**Your task:** Everything from the line containing "for (i = [1:wires])" through the line containing "obj.matrix_world = world" must be quoted exactly; everything else is left out.

**Task inputs:**
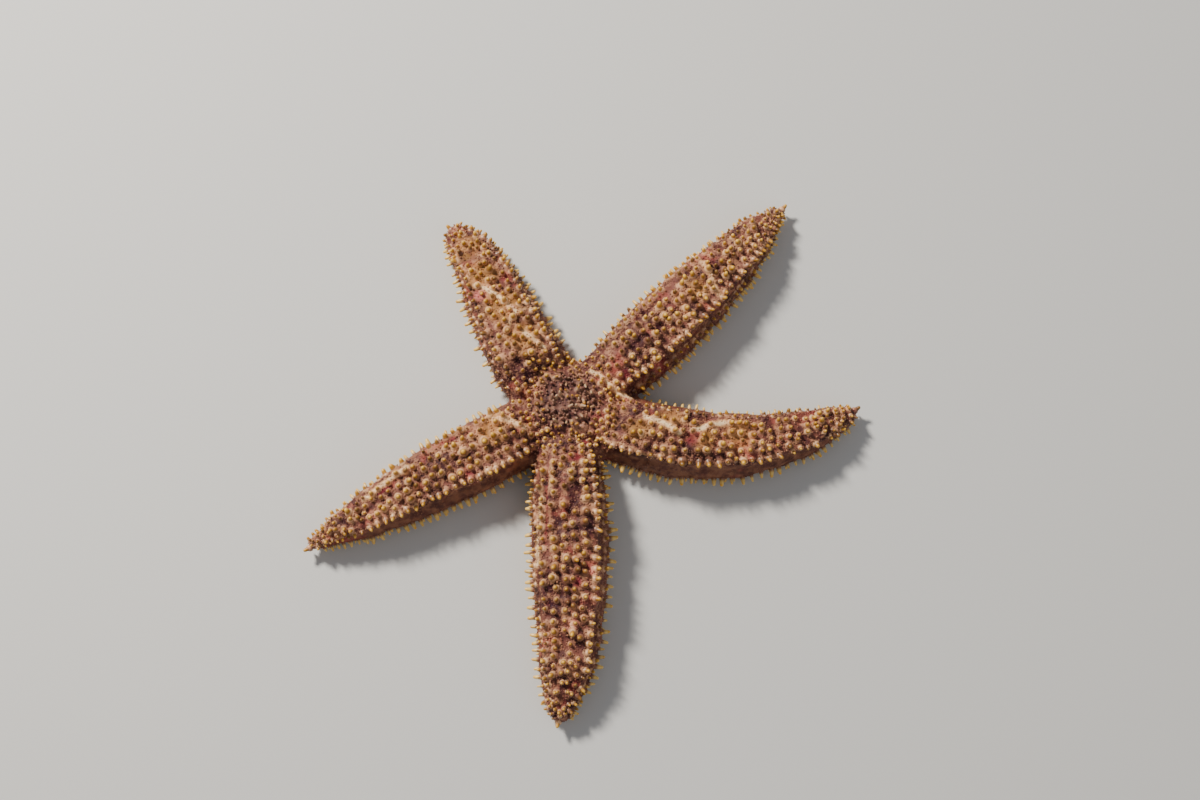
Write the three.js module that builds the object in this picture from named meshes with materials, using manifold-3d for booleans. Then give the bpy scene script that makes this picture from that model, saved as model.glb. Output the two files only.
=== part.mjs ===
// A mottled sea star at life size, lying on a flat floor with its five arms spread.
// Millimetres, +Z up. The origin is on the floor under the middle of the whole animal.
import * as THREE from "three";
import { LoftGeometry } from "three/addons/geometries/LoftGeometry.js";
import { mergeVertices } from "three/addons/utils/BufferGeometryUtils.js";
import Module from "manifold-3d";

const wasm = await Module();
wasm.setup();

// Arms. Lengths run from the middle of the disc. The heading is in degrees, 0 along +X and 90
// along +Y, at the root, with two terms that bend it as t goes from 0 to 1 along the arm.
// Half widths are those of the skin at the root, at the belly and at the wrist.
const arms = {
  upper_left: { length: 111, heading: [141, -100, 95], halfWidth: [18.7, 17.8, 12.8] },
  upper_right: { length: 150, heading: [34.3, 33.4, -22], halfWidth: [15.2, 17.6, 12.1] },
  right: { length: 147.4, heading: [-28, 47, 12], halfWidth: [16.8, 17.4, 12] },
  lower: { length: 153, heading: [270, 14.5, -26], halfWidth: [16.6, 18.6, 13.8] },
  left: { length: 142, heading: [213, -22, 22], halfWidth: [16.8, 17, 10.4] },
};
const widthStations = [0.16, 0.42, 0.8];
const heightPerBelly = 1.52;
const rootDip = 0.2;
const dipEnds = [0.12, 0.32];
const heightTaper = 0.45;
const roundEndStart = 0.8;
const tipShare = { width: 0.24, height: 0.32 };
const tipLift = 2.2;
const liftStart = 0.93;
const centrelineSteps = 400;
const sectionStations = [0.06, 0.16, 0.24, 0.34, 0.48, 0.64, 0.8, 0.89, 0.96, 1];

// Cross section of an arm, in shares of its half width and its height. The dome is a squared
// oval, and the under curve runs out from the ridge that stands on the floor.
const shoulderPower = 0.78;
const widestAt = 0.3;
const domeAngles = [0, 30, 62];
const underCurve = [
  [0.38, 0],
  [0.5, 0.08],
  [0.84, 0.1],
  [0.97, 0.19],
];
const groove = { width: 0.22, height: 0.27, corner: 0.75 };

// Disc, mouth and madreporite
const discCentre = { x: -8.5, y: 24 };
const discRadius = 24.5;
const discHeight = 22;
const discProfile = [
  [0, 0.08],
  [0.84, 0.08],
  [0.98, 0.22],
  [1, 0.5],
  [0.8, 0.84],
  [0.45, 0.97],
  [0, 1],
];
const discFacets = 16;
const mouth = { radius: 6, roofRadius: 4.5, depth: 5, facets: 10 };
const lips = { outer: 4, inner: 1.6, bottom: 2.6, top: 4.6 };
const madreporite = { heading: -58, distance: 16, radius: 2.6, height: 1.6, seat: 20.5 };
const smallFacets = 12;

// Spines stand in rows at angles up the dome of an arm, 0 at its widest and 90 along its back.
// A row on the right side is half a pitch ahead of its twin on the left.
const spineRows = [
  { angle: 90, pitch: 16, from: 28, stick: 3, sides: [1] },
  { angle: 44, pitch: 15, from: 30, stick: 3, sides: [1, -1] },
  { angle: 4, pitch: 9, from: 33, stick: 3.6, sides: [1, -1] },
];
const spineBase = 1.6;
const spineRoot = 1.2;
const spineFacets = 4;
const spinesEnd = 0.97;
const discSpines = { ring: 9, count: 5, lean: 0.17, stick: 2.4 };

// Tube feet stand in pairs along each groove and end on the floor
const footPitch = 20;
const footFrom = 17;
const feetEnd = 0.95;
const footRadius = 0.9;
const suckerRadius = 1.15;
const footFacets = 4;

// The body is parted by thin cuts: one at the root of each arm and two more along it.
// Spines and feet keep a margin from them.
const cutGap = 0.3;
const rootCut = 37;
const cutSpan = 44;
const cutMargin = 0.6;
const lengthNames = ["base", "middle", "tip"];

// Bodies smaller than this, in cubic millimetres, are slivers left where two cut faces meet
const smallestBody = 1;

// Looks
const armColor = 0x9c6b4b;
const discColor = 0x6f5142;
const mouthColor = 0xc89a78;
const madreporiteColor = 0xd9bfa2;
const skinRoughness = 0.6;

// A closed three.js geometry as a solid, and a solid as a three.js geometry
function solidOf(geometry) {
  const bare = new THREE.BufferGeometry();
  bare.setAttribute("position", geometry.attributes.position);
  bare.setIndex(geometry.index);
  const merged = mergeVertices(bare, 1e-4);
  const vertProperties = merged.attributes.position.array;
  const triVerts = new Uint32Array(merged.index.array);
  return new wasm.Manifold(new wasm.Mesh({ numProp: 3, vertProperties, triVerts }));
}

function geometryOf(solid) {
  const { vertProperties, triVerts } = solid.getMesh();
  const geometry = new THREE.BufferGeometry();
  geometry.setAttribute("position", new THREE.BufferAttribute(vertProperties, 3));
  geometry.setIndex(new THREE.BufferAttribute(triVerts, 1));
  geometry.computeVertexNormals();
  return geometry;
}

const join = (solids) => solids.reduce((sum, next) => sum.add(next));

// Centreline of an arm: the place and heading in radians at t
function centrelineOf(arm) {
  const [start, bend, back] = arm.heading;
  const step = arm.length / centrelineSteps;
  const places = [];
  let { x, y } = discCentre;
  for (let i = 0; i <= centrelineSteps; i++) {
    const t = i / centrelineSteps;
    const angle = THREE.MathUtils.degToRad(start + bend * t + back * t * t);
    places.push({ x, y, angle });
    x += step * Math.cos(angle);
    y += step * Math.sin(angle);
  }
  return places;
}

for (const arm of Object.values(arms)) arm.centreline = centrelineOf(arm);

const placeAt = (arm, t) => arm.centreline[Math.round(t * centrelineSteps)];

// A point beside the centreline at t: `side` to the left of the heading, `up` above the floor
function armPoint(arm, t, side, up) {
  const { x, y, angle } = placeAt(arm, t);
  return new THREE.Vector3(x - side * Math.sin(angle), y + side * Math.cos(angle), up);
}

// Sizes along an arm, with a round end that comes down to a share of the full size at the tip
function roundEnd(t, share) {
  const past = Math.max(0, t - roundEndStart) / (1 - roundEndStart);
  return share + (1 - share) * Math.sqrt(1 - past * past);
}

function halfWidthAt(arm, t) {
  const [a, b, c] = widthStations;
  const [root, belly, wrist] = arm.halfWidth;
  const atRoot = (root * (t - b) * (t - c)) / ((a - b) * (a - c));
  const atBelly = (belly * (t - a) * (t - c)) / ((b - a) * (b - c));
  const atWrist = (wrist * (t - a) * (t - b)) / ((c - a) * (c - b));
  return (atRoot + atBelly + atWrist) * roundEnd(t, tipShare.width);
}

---

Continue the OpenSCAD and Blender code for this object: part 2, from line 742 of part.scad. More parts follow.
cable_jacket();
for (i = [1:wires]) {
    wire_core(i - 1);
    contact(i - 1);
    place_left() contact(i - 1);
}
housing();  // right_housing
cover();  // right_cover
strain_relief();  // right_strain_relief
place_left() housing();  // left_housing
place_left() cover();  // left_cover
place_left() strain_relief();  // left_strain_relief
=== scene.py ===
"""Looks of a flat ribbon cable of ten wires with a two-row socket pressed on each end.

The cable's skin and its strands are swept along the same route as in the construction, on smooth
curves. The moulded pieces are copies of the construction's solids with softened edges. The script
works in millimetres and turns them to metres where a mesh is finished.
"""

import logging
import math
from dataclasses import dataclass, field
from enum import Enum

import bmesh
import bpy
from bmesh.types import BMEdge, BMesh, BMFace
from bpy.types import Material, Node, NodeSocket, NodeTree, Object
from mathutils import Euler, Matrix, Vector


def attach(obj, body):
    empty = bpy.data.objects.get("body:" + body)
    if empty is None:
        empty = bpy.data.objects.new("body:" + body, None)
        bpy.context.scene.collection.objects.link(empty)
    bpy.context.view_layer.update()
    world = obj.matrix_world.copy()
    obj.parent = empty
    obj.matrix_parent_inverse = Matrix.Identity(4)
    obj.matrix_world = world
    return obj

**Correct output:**
for (i = [1:wires]) {
    wire_core(i - 1);
    contact(i - 1);
    place_left() contact(i - 1);
}
housing();  // right_housing
cover();  // right_cover
strain_relief();  // right_strain_relief
place_left() housing();  // left_housing
place_left() cover();  // left_cover
place_left() strain_relief();  // left_strain_relief
=== scene.py ===
"""Looks of a flat ribbon cable of ten wires with a two-row socket pressed on each end.

The cable's skin and its strands are swept along the same route as in the construction, on smooth
curves. The moulded pieces are copies of the construction's solids with softened edges. The script
works in millimetres and turns them to metres where a mesh is finished.
"""

import logging
import math
from dataclasses import dataclass, field
from enum import Enum

import bmesh
import bpy
from bmesh.types import BMEdge, BMesh, BMFace
from bpy.types import Material, Node, NodeSocket, NodeTree, Object
from mathutils import Euler, Matrix, Vector


def attach(obj, body):
    empty = bpy.data.objects.get("body:" + body)
    if empty is None:
        empty = bpy.data.objects.new("body:" + body, None)
        bpy.context.scene.collection.objects.link(empty)
    bpy.context.view_layer.update()
    world = obj.matrix_world.copy()
    obj.parent = empty
    obj.matrix_parent_inverse = Matrix.Identity(4)
    obj.matrix_world = world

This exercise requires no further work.